Arts Remembrance: A Tribute to Poet and Writer John Ash

By Vincent Czyz

We live in an antechamber of Asia,
in tall baroque or art nouveau buildings
without elevators, each one of us
a Janus or goddess of the crossroads,
amid magnificent or demoted
ambassadorial residences. Each morning,
we must choose which way to turn our faces.

John Ash (1948-2019), from “Double Vision,” The Parthian Stations

We were both English-speaking expatriates living in Istanbul, and John Ash’s poetry spoke eloquently to that shared experience.

Late on a Sunday in April of 2007, I visited Ash in, yes, a narrow baroque building constructed late in the 19th century and painted a green that would be ugly even if it weren’t covered in soot. One wing of the steel door required a shoulder shove before I found myself in the dankness of a dingy hallway. I trudged up five flights of worn marble stairs.

Ash was waiting at the door. Six-two or so, bespectacled and ascetically thin, he looked the part of the poet. The apartment, which he owned, was comfortable and tastefully decorated. There were beautifully woven rugs from Anatolia (a term used to refer to the 97% of Turkey that’s cartographically in Asia), paintings by several American artists, and an assortment of handsome objects that included an intricately damascened table. “It’s amazing how inexpensively you can get stuff like this that’s not very old but has been beautifully worked by hand,” John remarked. (This table ranked high enough in John’s affections to make it into “Smoking,” a poem of elegantly understated melancholy.) I had come calling on business, an interview with John for Rain Taxi magazine.

We’d met at a party in Istanbul seven years earlier and saw each other regularly thanks to the weekly meetings of a writers’ group I’d been invited to join. His voice was high and nasal — shrill when he was agitated, which was not uncommon — and he had no qualms about wearing eyeliner.

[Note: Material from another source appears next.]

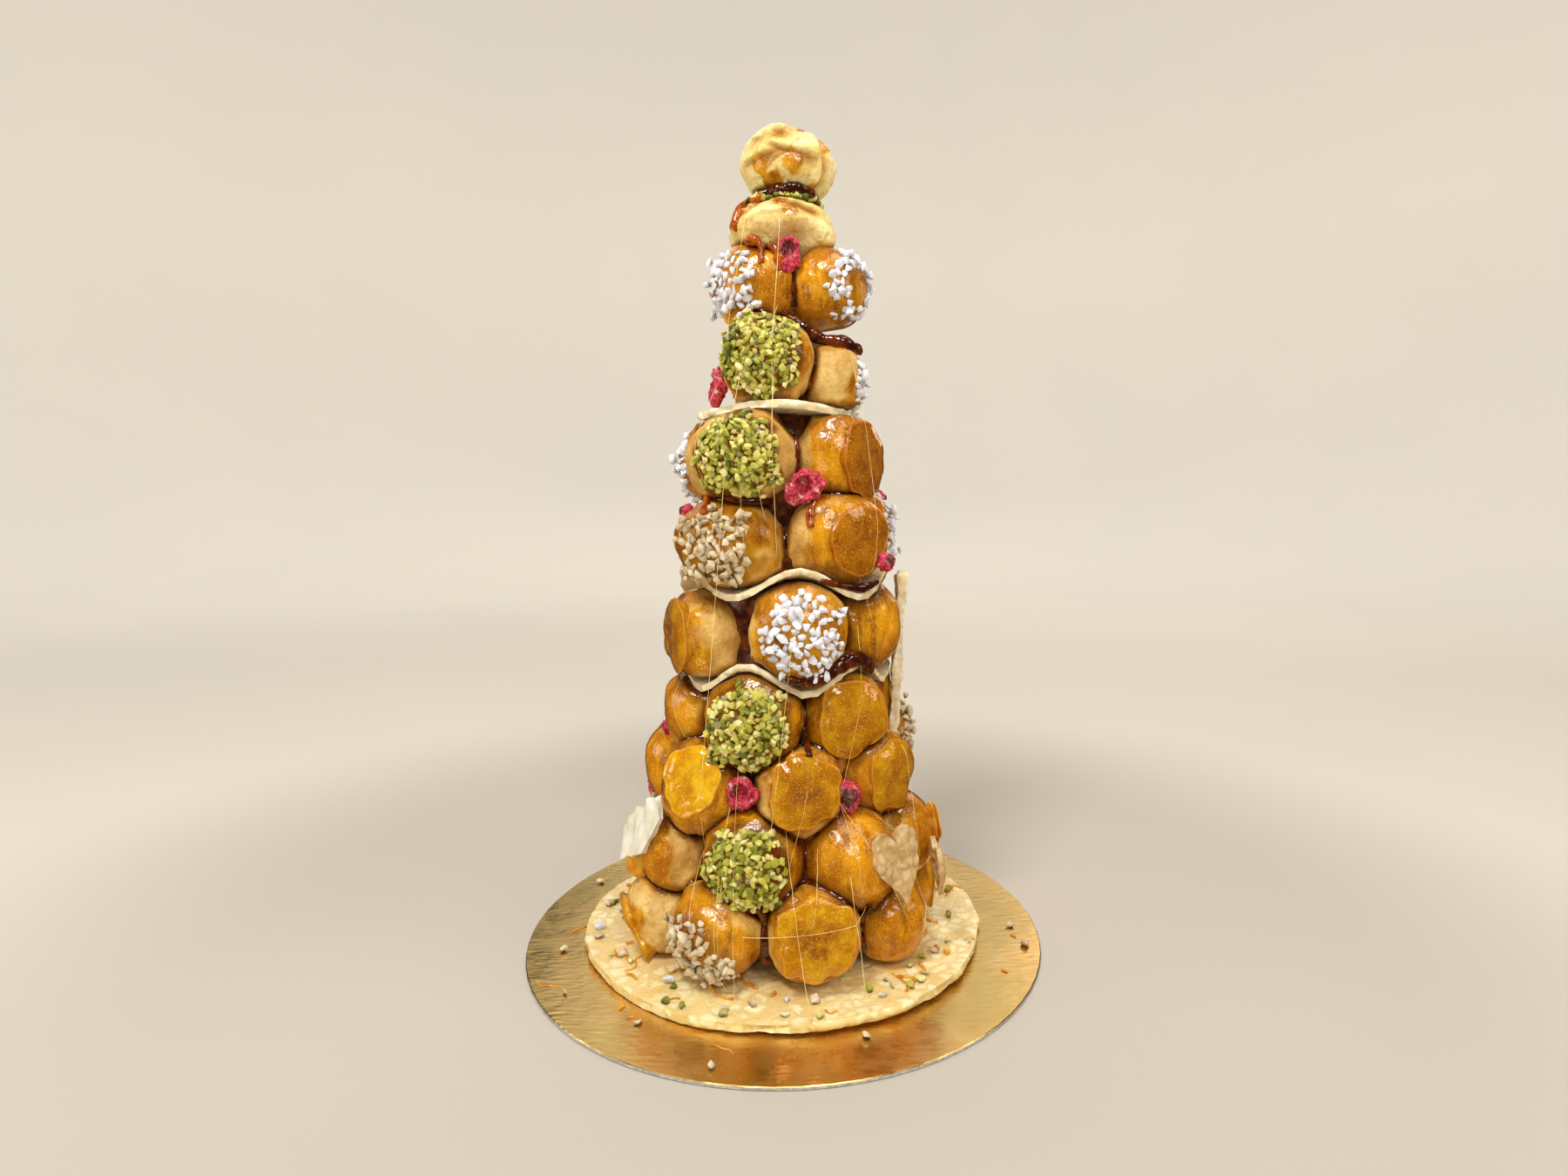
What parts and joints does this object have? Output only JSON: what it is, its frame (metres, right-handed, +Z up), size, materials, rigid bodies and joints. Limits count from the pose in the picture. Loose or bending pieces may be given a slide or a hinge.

The late poet and writer John Ash.

I would not have bothered interviewing John if I hadn’t been impressed by his work—thoroughly, as it happens. Moreover, we were both English-speaking expatriates living in Istanbul, and his poetry spoke eloquently to that shared experience: each morning we did have to choose which way to turn our faces, to history or modernity, to the Byzantine past or the Ottoman past, to the West of our birth or the East of our longings.

John died on December 3rd of last year, not in his beloved Istanbul, but back where he started, in Manchester, England, a city proud to have been the hub of the Industrial Revolution. His health had been deteriorating, mostly, mutual friends told me, due to his excessive drinking. He would never have left Turkey, one insisted, if he’d had control of his life.

John abandoned Manchester in 1985 and disembarked in New York, where he formed a long-lasting friendship with fellow poet John Ashbery, with whom he is often confused. The move was transformative.

“For me,” John said in our 2007 interview, “discovering people like John Ashbery, Kenneth Koch, and Frank O’Hara was a liberation because I realized you could write about anything.” He was now free of “constipated awful English poets who wrote in iambic pentameter. Quatrains. Can you believe? Frank O’Hara trashed them memorably. To me, the New York Poets were an escape: I didn’t have to write like Phillip Larkin. Phillip Larkin is a very fine poet, but I am about as distant from him in temperament as we are from Mars. So discovering the New York School was very, very important for me. I realized, oh, I can write about anything. I can be silly, I can be serious. It doesn’t matter.”

“Malediction I (Phil’s Dick),” a poem about a man whose member bears a purple birthmark and whom John “wished … out of life” bears this sentiment out.

In 1996, having landlord troubles and feeling squeezed by Manhattan’s towering rents, Ash sailed to Byzantium, that is, to Istanbul, the once-upon-a-time Constantinople. Enchanted, he stayed. The author of 12 books of poetry, Ash’s work was selected for a number of notable anthologies, including Best American Poetry 1988 (edited by John Ashbery), 1990, 1991, and 1992. Poetry magazine suggested, “John Ash could be the best English poet of his generation,” which prompted John to remark wryly, “Why ‘could’?” His travelogue, A Byzantine Journey, which hit shelves in 1995, is still in the front windows of bookshops in Istanbul.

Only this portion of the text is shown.